By Josette Keelor
WINCHESTER -- Twins Madison and Damon were a little nervous on their first day of kindergarten Monday, but their father Stephen Moore said he was probably even more nervous than they were.
"I think they did better than I did in the end," he said once the school day had ended.
At the suggestion of their day care teachers, the 5 ½-year-olds were assigned to separate classes in pre-school at Lighthouse Academy last year, a practice Moore and his wife Mary Moore plan to continue at Orchard View Elementary School west of Winchester.
Damon was excited to participate in a gingerbread scavenger hunt that taught kindergarteners where important school rooms are, and Madison said she enjoyed taking her art resource class.
But Damon's favorite part of the day was playing outside on the school's two playgrounds, something his teacher Tiffany Brosig said she also enjoyed about Frederick County Public Schools' new full-day kindergarten program.
"You didn't have recess in a half day," said Brosig, who just started her ninth year teaching kindergarten at Orchard View.
Having a full day with one class of 18 students has been "so nice," she said. "We've had a chance to have more fun with the kids I think than we usually do. ... It's just made a huge difference."
"There's just a lot of time wasted in the half day, just with transition," she added.
The implementation of the county-wide full-day kindergarten is the biggest single addition this school year next to the Chromebook program that sixth graders should start on Friday, Superintendent David Sovine said at an afternoon news conference at Orchard View.

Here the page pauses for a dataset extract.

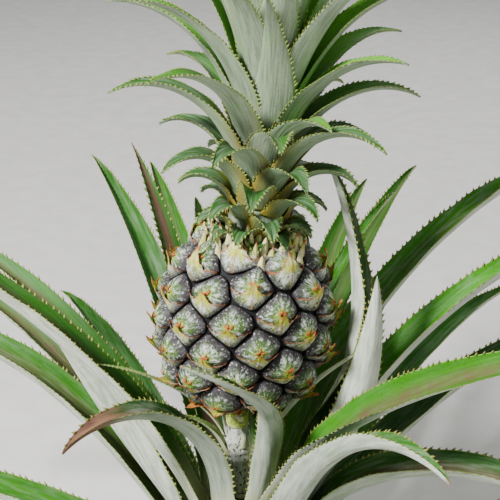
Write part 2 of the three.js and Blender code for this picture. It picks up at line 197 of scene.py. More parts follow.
def turned_outward(skin: Skin) -> Skin:
    """The skin with its faces reversed if the volume that they enclose comes out negative.

    The volume is a sixth of the sum of corner triple products over the fan of each face.

    Args:
        skin: a closed surface whose faces all wind the same way.

    Returns:
        The surface with its faces outward.
    """
    corners = skin.points[skin.faces]
    second = np.where(skin.faces[:, 3, None] == NO_CORNER, corners[:, 2], corners[:, 3])
    first_half = np.einsum("ij,ij->i", corners[:, 0], np.cross(corners[:, 1], corners[:, 2]))
    second_half = np.einsum("ij,ij->i", corners[:, 0], np.cross(corners[:, 2], second))
    if first_half.sum() + second_half.sum() >= 0.0:
        return skin
    quads = [3, 2, 1, 0]
    triangles = [2, 1, 0, 3]
    order = np.where(skin.faces[:, 3, None] == NO_CORNER, triangles, quads)

    def reordered(rows: np.ndarray) -> np.ndarray:
        """Rows with each face's corners in the new order."""
        index = order.reshape(order.shape + (1,) * (rows.ndim - 2))
        return np.take_along_axis(rows, index, axis=1)

    return Skin(
        skin.points,
        reordered(skin.faces),
        reordered(skin.blade_map),
        reordered(skin.bake_map),
        {name: reordered(rows) for name, rows in skin.values.items()},
    )


def grid_corners(rows: int, columns: int) -> np.ndarray:
    """Corner indices of the quads of a grid that is numbered row by row.

    Args:
        rows: points along the first parameter.
        columns: points along the second one.

    Returns:
        An array with four indices for each quad.
    """
    index = np.arange(rows * columns).reshape(rows, columns)
    quads = [index[:-1, :-1], index[1:, :-1], index[1:, 1:], index[:-1, 1:]]
    return np.stack([quad.ravel() for quad in quads], axis=1)


@dataclass(frozen=True)
class Tile:
    """A rectangle of the bake map that one surface has to itself."""

    left: float = 0.0
    bottom: float = 0.0
    width: float = 1.0
    height: float = 1.0

    def at(self, across: np.ndarray, up: np.ndarray) -> np.ndarray:
        """Map places for shares of the tile, kept a little inside its border.

        Args:
            across: shares of the tile's width.
            up: shares of its height.

        Returns:
            Places in the bake map.
        """
        inset = 0.012
        x = self.left + self.width * (inset + (1.0 - 2.0 * inset) * across)
        y = self.bottom + self.height * (inset + (1.0 - 2.0 * inset) * up)
        return np.stack([x, y], axis=-1)

    def part(self, low: float, high: float) -> "Tile":
        """The part of the tile between two shares of its height."""
        return Tile(self.left, self.bottom + low * self.height, self.width, (high - low) * self.height)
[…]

Full-day kindergarten has required a lot of planning ahead, he said, but "Our teachers stayed the course."
Assistant Superintendent for Instruction Jim Angelo agreed, "The full impact of full-day kindergarten will be felt for years to come."
Sovine thanked all educational personnel, including lunch crews and bus drivers, for keeping children safe Monday and helping the schools' first day run smoothly. The school division opened earlier than usual this year to "maximize the amount of instructional time" in the school year.

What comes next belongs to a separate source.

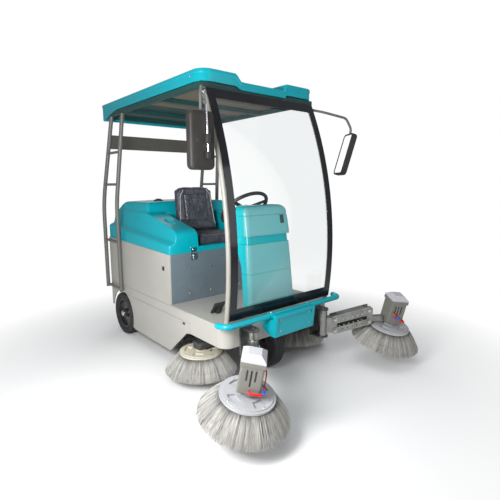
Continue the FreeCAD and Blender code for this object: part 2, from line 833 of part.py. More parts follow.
def armBrackets():
    """Two cheeks off the front wall on each side, joined by the upright pivot pin."""
    brackets = []
    for side in (1, -1):
        y = side * pivotY
        pieces = [box((bodyFront + seatGap, y - 48, 222), (bodyFront + 12, y + 48, 440))]
        for low in (222, 424):
            cheek = box((bodyFront + 10, y - 40, low), (pivotX, y + 40, low + 12))
            nose = rod((pivotX, y, low), (pivotX, y, low + 12), 40)
            pieces += [cheek, nose]
        pieces.append(rod((pivotX, y, 222), (pivotX, y, 448), pivotPin))
        brackets.append(fuse(pieces))
    return Part.makeCompound(brackets)


def lugBlock(pinX, lowZ, back, ahead):
    """The solid lug inside both channels, rounded about its two pins."""
    half = linkWide / 2 - linkWall - 1
    low, high = lowZ, lowZ + linkSplit
    pieces = [box((pinX - lugRound, -half, low), (pinX + lugRound, half, high))]
    pieces += [rod((pinX, -half, z), (pinX, half, z), lugRound) for z in (low, high)]
    pieces.append(box((pinX + back, -half, low - lugRound), (pinX + ahead, half, high + lugRound)))
    return fuse(pieces)


def swingBase(angle, side):
    """The block that turns on the pivot, with the lug for both channels."""
    low, high = 235, 422
    boss = rod((0, 0, low), (0, 0, high), 32)
    base = fuse([boss, lugBlock(linkRoot, rootLowZ, -linkRoot + 20, 0)])
    base = base.cut(rod((0, 0, low - 1), (0, 0, high + 1), pivotPin + shaftFit))
    for z in (rootLowZ, rootLowZ + linkSplit):
        base = base.cut(rod((linkRoot, -60, z), (linkRoot, 60, z), linkPin + shaftFit))
    return swung(base, angle, side)


def channel(rootZ, high, rows, web, angle, side):
    """A perforated channel with a cross pin at each end; web is 1 above and -1 below."""
    half = linkWide / 2
    end = high / 2
    flat = [(-end * 0.5, -end), (linkLength + end * 0.5, -end), (linkLength + end * 0.75, 0),
            (linkLength + end * 0.5, end), (-end * 0.5, end), (-end * 0.75, 0)]
    outer = sideProfile(flat, -half, half)
    inside = sorted((-web * high, web * (high / 2 - linkWall)))
    gutter = box((-high, -half + linkWall, inside[0]), (linkLength + high, half - linkWall, inside[1]))
    body = outer.cut(gutter)
    for at in (-lugRound, linkLength - webStart):
        body = body.cut(box((at, -half + linkWall, -high), (at + webStart + lugRound, half - linkWall, high)))
    for row in rows:
        for i in range(5):
            at = linkLength * (0.22 + 0.14 * i)
            body = body.cut(rod((at, -half - 1, row), (at, half + 1, row), 4.5))
    pins = [rod((at, -half - 4, 0), (at, half + 4, 0), linkPin) for at in (0, linkLength)]
    link = fuse([body] + pins)
    link.Placement = Placement(Vector(linkRoot, 0, rootZ), Rotation(Y, -linkRise))
    return swung(link, angle, side)


def upperLink(angle, side):
    return channel(rootLowZ + linkSplit, upperHigh, (-13, 9), 1, angle, side)


def lowerLink(angle, side):
    return channel(rootLowZ, lowerHigh, (0,), -1, angle, side)


def leaned(shape, side, angle):
    """Stands a brush piece, drawn upright about z = 0, on its leaning axis at the arm's end."""
    shape = shape.copy()
    shape.rotate(Vector(0, 0, 0), Z, angle)
    shape.rotate(Vector(0, 0, 0), Y, brushLean)
    reach = Vector(armReach * cos(radians(angle)), armReach * sin(radians(angle)), plateZ)
    shape.translate(Vector(pivotX, side * pivotY, 0) + reach)
    return shape


def brushCarrier(angle, side):
    """The block at the channels' tips, with the seat of the motor over the brush."""
    rise, run = tipRise()
    tip = linkRoot + run
    low = rootLowZ + rise
    neck = box((tip + 16, -24, low - 6), (armReach - 20, 24, low + 34))
    arm = fuse([lugBlock(tip, low, 0, 28), neck])
    arm = arm.cut(rod((tip, -60, low), (tip, 60, low), linkPin + openPinGap))
    arm = arm.cut(rod((tip, -60, low + linkSplit), (tip, 60, low + linkSplit), linkPin + shaftFit))
    arm = swung(arm, angle, side)
    disc = leaned(rod((0, 0, motorGap - 12), (0, 0, motorGap), mountDisc), side, angle)
    clear = leaned(rod((0, 0, -20), (0, 0, motorGap - 12), plateRadius + 10), side, angle)
    motor = leaned(box((-motorWide / 2 - 2, -motorWide / 2 - 2, motorGap), (motorWide, motorWide / 2 + 2, 400)),
                   side, angle)
    shaft = leaned(rod((0, 0, -8), (0, 0, motorGap), 13), side, angle)
    return fuse([arm.cut(clear).cut(motor), disc, shaft])


def motorCover(angle, side):
    """A square box with three slots on each open face and a faceted lid."""
    half = motorWide / 2
    low = motorGap + seatGap
    boxed = box((-half, -half, low), (half, half, low + motorHigh))
    boxed = boxed.makeFillet(12, [e for e in boxed.Edges if abs(e.BoundBox.ZLength - motorHigh) < 0.1])
    lidZ = low + motorHigh
    lid = Part.makeLoft([
        Part.makePolygon([Vector(x * (half + s), y * (half + s), z) for x, y in
                          ((1, 1), (-1, 1), (-1, -1), (1, -1), (1, 1))])
        for s, z in ((4, lidZ), (2, lidZ + lidHigh * 0.55), (-26, lidZ + lidHigh))], True, True)
    for turn in (0, 90, 270):
        for offset, length in ((-22, 62), (0, 96), (22, 62)):
            top = lidZ - 18
            slot = box((half - 5, offset - 4.5, top - length), (half + 5, offset + 4.5, top))
            slot.rotate(Vector(0, 0, 0), Z, turn)
            boxed = boxed.cut(slot)
    return leaned(fuse([boxed, lid]), side, angle)


def brushPlate():
    """A moulded disc with four kidney recesses, a stepped rim and a hub boss."""
    disc = Part.makeCylinder(plateRadius, plateThick, Vector(0, 0, -plateThick))
    step = Part.makeCylinder(plateRadius - 12, 5, Vector(0, 0, -0.5))
    hub = Part.makeCylinder(38, 16, Vector(0, 0, -2))
    plate = fuse([disc, step, hub])
    inner, outer, sweep = 70, 112, 44
    for i in range(kidneys):
        a = 360 / kidneys * i + 45
        ring = Part.makeCylinder(outer, 30, Vector(0, 0, -6), Z, sweep)
        ring = ring.cut(Part.makeCylinder(inner, 30, Vector(0, 0, -6)))
        ring.rotate(Vector(0, 0, 0), Z, a - sweep / 2)
        plate = plate.cut(ring)
    bore = Part.makeCylinder(13 + shaftFit, 60, Vector(0, 0, -30))
    return plate.cut(bore)


def brushBristles():
    """The flared skirt of bristle, hollow inside, that hangs from the plate's rim."""
    top = -plateThick - seatGap
    low = -bristleHigh
    inner = bristleRoot - 30
    face = loop([(inner, 0, top), (bristleRoot, 0, top), (bristleTip, 0, low), (bristleTip - 62, 0, low - 3)])
    return face.revolve(Vector(0, 0, 0), Z, 360)


# Middle brushes

def midArm(side):
    """A trailing arm from the hanger's pin to the brush's gearbox, with the motor on it."""
    y0, y1 = midMotorY - 46, midMotorY + 8
    bar = sideProfile([(midHingeX - 20, midHingeZ - 20), (midHingeX - 20, midHingeZ + 18),
                       (midHingeX + 30, midHingeZ + 18), (midX - 70, midPlateZ + 62),
                       (midX + 20, midPlateZ + 62), (midX + 20, midPlateZ + 24), (midX - 80, midPlateZ + 24),
                       (midHingeX + 20, midHingeZ - 20)], y0 + 6, y1 - 6)
    gearbox = box((midX - 44, midMotorY - 46, midPlateZ + 20), (midX + 44, midY + 44, midPlateZ + 66))
    gearbox = gearbox.makeFillet(20, [e for e in gearbox.Edges if abs(e.BoundBox.ZLength - 46) < 0.1])
    motor = rod((midX, midMotorY, midPlateZ + 60), (midX, midMotorY, midPlateZ + 180), 42)
    shaft = rod((midX, midY, midPlateZ - 8), (midX, midY, midPlateZ + 24), 13)
    bore = rod((midHingeX, y0 - 60, midHingeZ), (midHingeX, y1 + 60, midHingeZ), 9 + shaftFit)
    arm = fuse([bar, gearbox, motor, shaft]).cut(bore)
    return arm if side > 0 else mirrored(arm)


def midPlaced(shape, side):
    shape = shape.copy()
    shape.translate(Vector(midX, side * midY, midPlateZ))
    return shape


def export(node, shape):
    placed = shape.copy()
    placed.translate(origin * -1)
    solids = placed.Solids
    assert solids and placed.isValid(), node
    target = solids[0] if len(solids) == 1 else Part.makeCompound(solids)
    target.exportStep("parts/%s.step" % node)


os.makedirs("parts", exist_ok=True)
plate, bristles = brushPlate(), brushBristles()
nodes = {
    "chassis_frame": chassisFrame(),
    "front_tray": frontTray(),
    "front_panel": frontPanel(),
    "rear_panel": rearPanel(),
    "battery_block": batteryBlock(),
    "steer_fork": steerFork(),
    "front_tyre": frontTyre(),
    "front_rim": frontRim(),
    "roller_housing": rollerHousing(),
    "roller_brush": rollerBrush(),
    "hopper": hopper(),
    "hood": hood(),
    "seat_cushion": seatCushion(),
    "seat_back": seatBack(),
    "beacon_base": beaconBase(),
    "beacon_lens": beaconLens(),
    "console": console(),
    "steering_column": steeringColumn(),
    "steering_wheel": steeringWheel(),
    "brake_pedal": brakePedal(),
    "windscreen_glass": windscreenGlass(),
    "windscreen_frame": windscreenFrame(),
    "front_pillars": frontPillars(),
    "rear_cross_plate": rearCrossPlate(),
    "roof": roof(),
    "roof_frame": roofFrame(),
    "bumper_bar": bumperBar(),
    "bumper_box": bumperBox(),
    "mirror_arms": mirrorArms(),
    "mirror_heads": mirrorHeads(),
    "arm_brackets": armBrackets(),
}
for name, side, angle in (("right", -1, swingRight), ("left", 1, swingLeft)):
    nodes["body_side_" + name] = sideSkin(side)
    nodes["rear_ladder_" + name] = rearLadder(side)
    nodes["rear_tyre_" + name] = rearTyre(side)
    nodes["rear_rim_" + name] = rearRim(side)
    nodes["swing_base_" + name] = swingBase(angle, side)
    nodes["upper_link_" + name] = upperLink(angle, side)
    nodes["lower_link_" + name] = lowerLink(angle, side)
    nodes["brush_carrier_" + name] = brushCarrier(angle, side)
    nodes["motor_cover_" + name] = motorCover(angle, side)
    nodes["front_plate_" + name] = leaned(plate, side, angle)
    nodes["front_bristles_" + name] = leaned(bristles, side, angle)
    nodes["mid_arm_" + name] = midArm(side)
    nodes["mid_plate_" + name] = midPlaced(plate, side)
    nodes["mid_bristles_" + name] = midPlaced(bristles, side)
for node, shape in nodes.items():
    export(node, shape)
print(len(nodes), "nodes")
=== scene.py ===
import json
from math import acos, atan2, cos, degrees, pi, radians, sin

import bmesh
import bpy
import numpy as np
from mathutils import Matrix, Vector
from mathutils.bvhtree import BVHTree


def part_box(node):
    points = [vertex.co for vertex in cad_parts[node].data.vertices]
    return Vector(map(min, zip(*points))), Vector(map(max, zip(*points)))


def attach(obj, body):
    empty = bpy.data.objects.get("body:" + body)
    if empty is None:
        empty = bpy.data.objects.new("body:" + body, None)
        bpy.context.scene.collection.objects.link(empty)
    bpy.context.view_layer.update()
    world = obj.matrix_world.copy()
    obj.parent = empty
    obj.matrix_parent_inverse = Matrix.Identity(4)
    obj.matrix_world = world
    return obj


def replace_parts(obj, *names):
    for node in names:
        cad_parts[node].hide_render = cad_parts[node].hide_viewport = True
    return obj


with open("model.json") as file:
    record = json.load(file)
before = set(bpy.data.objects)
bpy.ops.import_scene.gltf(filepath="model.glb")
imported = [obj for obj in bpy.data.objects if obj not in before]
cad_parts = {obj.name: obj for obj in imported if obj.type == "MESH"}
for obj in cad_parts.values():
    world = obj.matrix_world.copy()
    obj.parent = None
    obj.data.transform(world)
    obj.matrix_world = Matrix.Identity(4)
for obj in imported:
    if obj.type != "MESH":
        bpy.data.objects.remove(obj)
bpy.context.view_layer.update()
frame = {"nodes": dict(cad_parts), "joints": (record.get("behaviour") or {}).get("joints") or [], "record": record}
nodes = frame["nodes"]
joints = {joint["name"]: joint for joint in frame["joints"]}
sides = {"right": -1, "left": 1}
random = np.random.default_rng(7)
middle = np.array([0.234, 0.039, 0.0])
print("frame:", len(nodes), "nodes")


def at(x, y, z):
    # from axes about the machine's middle plane to the frame
    return np.array([x, y, z]) - middle


# Meshes from numpy grids

def gridFaces(rows, columns, closeRows=False, closeColumns=False):
    # one quad for each cell of a grid of points, wrapped round where an edge is closed
    r, c = np.meshgrid(np.arange(rows - (not closeRows)), np.arange(columns - (not closeColumns)),
                       indexing="ij")
    nextR, nextC = (r + 1) % rows, (c + 1) % columns
    corners = [r * columns + c, r * columns + nextC, nextR * columns + nextC, nextR * columns + c]
    return np.stack(corners, -1).reshape(-1, 4)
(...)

Opening earlier allows schools to complete the first semester before the holiday break in late December, make a smooth transition into the second semester and "capture some good weather days early in the calendar," he said.
It's also allowed some time for the division to work with at the end of year if they exceed the five bad weather days built into the school year. If all goes well, Sovine said he expects school to let out in early May.
Public school attendance in Frederick County as of Monday was down from last year's first day of school, numbering 12,647 students spanning kindergarten through 12th grade. It's a decrease of 49 students from last year, but Sovine said he expects an increase by September, considering the early start.
Assistant Superintendent for Administration Al Ordorff agreed. By this time of year, he said, "Kids are ready to come back."